Tue 25 Mar 2008

I have been trying out various representations for higher-order abstract syntax (HOAS) in Haskell, with an eye towards seeing what I can actually use to get real work done and I have run into a few unexpected headaches, and a couple of neat observations. That said, I should probably start by explaining some terminology.

Encoding a language that binds variables in higher order abstract syntax generally involves constructing an abstract data type that contains functions. A functor for representing expressions from Berendregdt's lambda cube in HOAS goes something like (ignoring any consolidation of binders and sorts)

data F a = Lam a (a -> a) | Pi a (a -> a) | App a a | Star | Box

There are a number of mathematical functors that are not instances has Haskell's Functor class, such as the above.

If you don't believe me that F is not a functor, try deriving an instance for fmap for F that satisfies the functor laws:

fmap id == id fmap (f . g) == fmap f . fmap g

The reason it can't be is that fmap can really only be defined for 'covariant endofunctors on the category of types'.

Most covariant functors used in Haskell are among the so-called 'polynomial' functors, meaning that they can be built up out of sums, products and constants.

data Maybe a = Just a | Nil -- covariant in a data ListF t a = Cons t a | Nil -- covariant in a

That said, polynomial functors are not the only covariant functors, because you can also have some functions in the type, as long as the type over which you are parameterized only occurs in 'positive' position. The informal way to think about it is that every time you have a parameter on the left of an (->) in the type, the occurrence switches signs, starting positive, so for some Functors, you can have functions, as long as the parameter occurs only in positive positions. Most of us know some instances of Functor that are covariant, but not polynomial such as:

newtype Reader e a = Reader (e -> a) -- covariant in a newtype Cont r a = Cont ((a -> r) -> r) -- covariant in a

On the other hand the following functors are not covariant, because the parameter occurs in negative position somewhere in the type.

data ContravariantSample a = Bar (a -> Int) -- contravariant data InvariantSample a = Baz (a -> a) -- invariant

You could go through and define a 'ContravariantFunctor' type class if you really want:

class ContravariantFunctor f where cofmap :: (b -> a) -> f a -> f b

But for HOAS you tend to need terms like Lam (a -> a) that have both positive and negative occurrences of a to handle variable binding, so we'll skip to a definition for an invariant functor, which we'll choose to call an exponential functor in contrast to a polynomial, because category theory types like to refer to functions as exponentials, and use the notation b^{a} to denote a function of type (a -> b).

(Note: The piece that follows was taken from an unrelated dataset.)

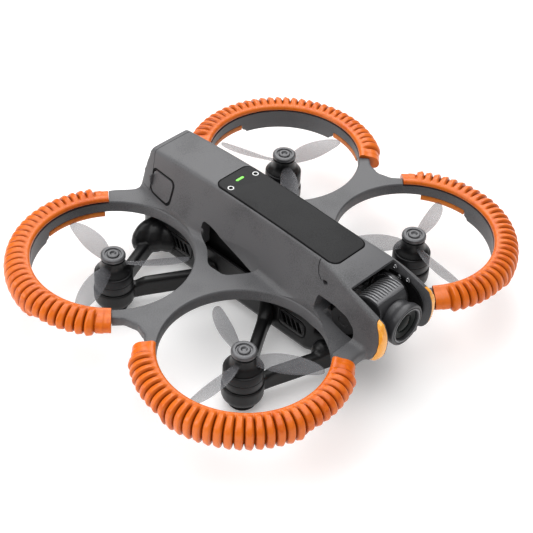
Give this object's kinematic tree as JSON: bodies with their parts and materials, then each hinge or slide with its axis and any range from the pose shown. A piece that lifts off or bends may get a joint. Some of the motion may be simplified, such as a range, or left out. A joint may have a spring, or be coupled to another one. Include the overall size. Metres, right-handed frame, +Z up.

class ExpFunctor f where xmap :: (a -> b) -> (b -> a) -> f a -> f b

Now, obviously every Functor is trivially an ExpFunctor, witnessed by the default definition:

xmapF :: Functor f => (a -> b) -> (b -> a) -> f a -> f b xmapF = const . fmap

And just as people are wont to do with Functor and Monad you could argue that in an ideal world the definition for Functor should change to class ExpFunctor f => Functor f, but since not that many people use these things, I doubt anyone would be interested in the change.

This is a sufficiently general definition that you can construct instances for exponential data types such as:

instance ExpFunctor F where xmap f g (Lam t k) = Lam (f t) (f . k . g) xmap f g (Pi t k) = Pi (f t) (f . k . g) xmap f g (App a b) = App (f a) (f b) xmap f g Star = Star xmap f g Box = Box

As an aside we can define exponential functor composition, just like functor composition if we want to:

newtype O f g e = Comp { deComp :: f (g e) } instance (Functor f, Functor g) => Functor (f `O` g) where fmap f = Comp . fmap (fmap f) . deComp instance (ExpFunctor f, ExpFunctor g) => ExpFunctor (f `O` g) where xmap f g = Comp . xmap (xmap f g) (xmap g f) . deComp

Typically we'd like to represent the recursive part of a functor with another ADT. This makes it easier to go through and apply things like catamorphisms and anamorphisms to them (see Functional Programming with Bananas, Lenses, Envelopes and Barbed Wire for more information). Catamorphisms are sometimes called bananas because of the notation from that paper.

A typical newtype used for explicit isorecursion is:

newtype Nu f = Nu { old :: f (Nu f) } --so its not funny

Now if f is a good old fashioned Functor, we can define a pretty straightforward idea of a catamorphism over Nu f. I want to be able to handle ExpFunctor's later, so we'll leave the Functor constraint off of the class and move it to the instance.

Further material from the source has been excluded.